Anche da presidente ha avuto un ruolo chiave nell’ondata di arresti ed esecuzioni seguite alle imponenti e periodiche proteste contro il regime. Di recente, aveva inasprito le restrizioni sull’uso dell’hijab per le donne, imposto punizioni più dure agli omosessuali e intensificato la repressione delle proteste in Iran iniziate nel 2022 dopo la morte di Mahsa Amini. Secondo un comunicato, Raisi – «laborioso e instancabile» – ha sacrificato la sua vita per la nazione. La questione della successione è spigolosa per il governo che doveva stare in carica fino al giugno 2025, quando erano previste le prossime elezioni (coi sondaggi che davano Raisi in testa). Processo non facile, dunque, la selezione del successore, se poi si tiene conto del fatto che l’affluenza alle urne sarà bassa, a causa dei malcontenti e dell’apatia più generale di gran parte della popolazione iraniana.

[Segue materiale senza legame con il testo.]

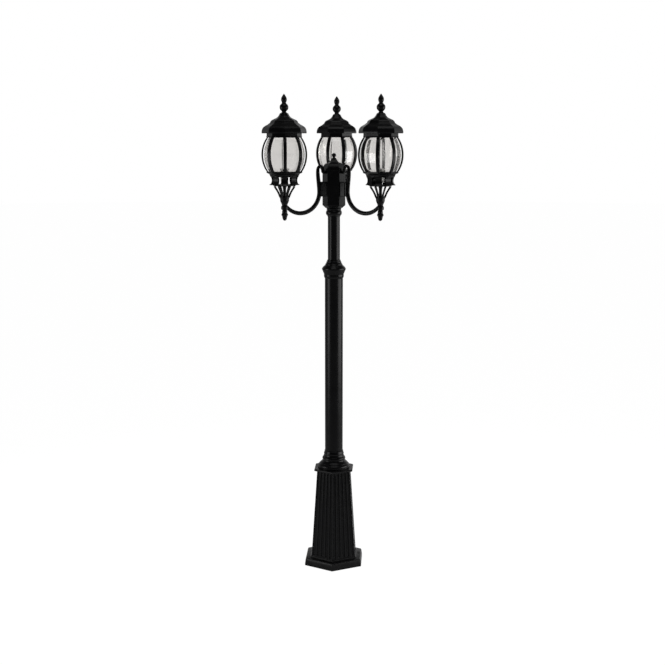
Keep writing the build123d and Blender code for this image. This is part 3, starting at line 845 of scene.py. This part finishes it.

Tra i nomi per la successione a Raisi c’è quello di Hassan Rouhani, già presidente dal 2013 al 2021. In lizza ci sono anche Saeed Jalili (ex viceministro degli Esteri), Ahmad Vahidi (ministro degli Interni), dunque lo speaker del Parlamento, Mohammad Bagher Ghalibaf. Per ora, il vicepresidente Mohammad Mokhber, 68 anni, ha preso momentaneamente il posto di Raisi, mentre Khamenei ha decretato cinque giorni di lutto nazionale. In una dichiarazione rilasciata dopo la conferma della morte di Raisi, Hamas ha espresso sentimenti di «tristezza e dolore» e «completa solidarietà» con Teheran. Cautela da Washington, mentre le istituzioni di Bruxelles hanno espresso un cordoglio dolciastro per la morte del presidente. Eppure, non tutti in Iran piangono. Nonostante il diffuso sentimento di stanchezza e disillusione – che è alla base delle proteste prima e dopo la morte di Amini – c’è una piazza virtuale, sui social, che festeggia la morte del boia.